Despite strong performance, several limitations remain:

- No fine-tuning or task-specific learning
- No cross-domain evaluation (e.g., product or movie reviews)
- Small evaluation sample due to rate limits
- No multi-pass reasoning or self-consistency checks
- Single-model inference (no ensemble behavior)

These are inherent trade-offs of a **prompt-only, zero-shot approach**.



## What Could Be Improved Further

If given more time or resources, the following improvements would be explored:

1. **Self-consistency decoding**  
   Run the same prompt multiple times and aggregate predictions.

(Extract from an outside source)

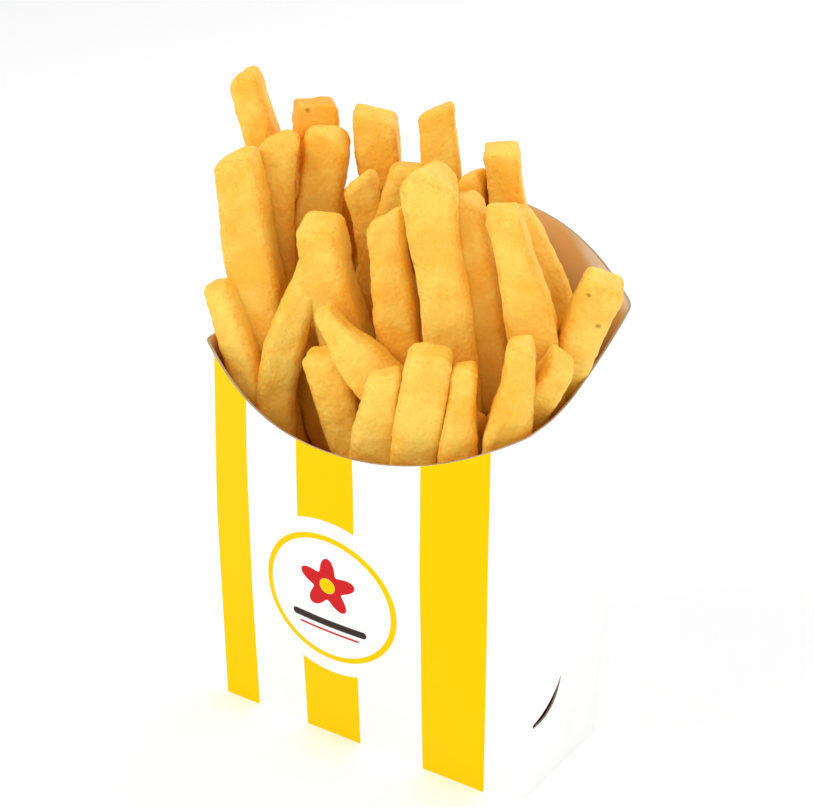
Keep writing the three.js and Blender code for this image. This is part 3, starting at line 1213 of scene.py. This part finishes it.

2. **Two-stage prompting**  
   - Stage 1: Extract explicit rating hints
   - Stage 2: Decide final rating using strict rules

3. **Domain-adaptive rating definitions**  
   Slightly different rating scales for:
   - Restaurants
   - Services
   - Products

4. **Hybrid systems**  
   Combine:
   - Lightweight classifier for coarse prediction
   - LLM for explanation and correction



## Final Recommendation

For production usage:
- **Prompt 4** is preferred due to its **determinism, structured output, and reliability**
- **Prompt 3** is ideal when interpretability and nuanced reasoning are prioritized

Overall, this task demonstrates that **prompt engineering is an iterative engineering discipline**, not a one-shot exercise, and that careful evaluation can significantly improve LLM system behavior even without model fine-tuning.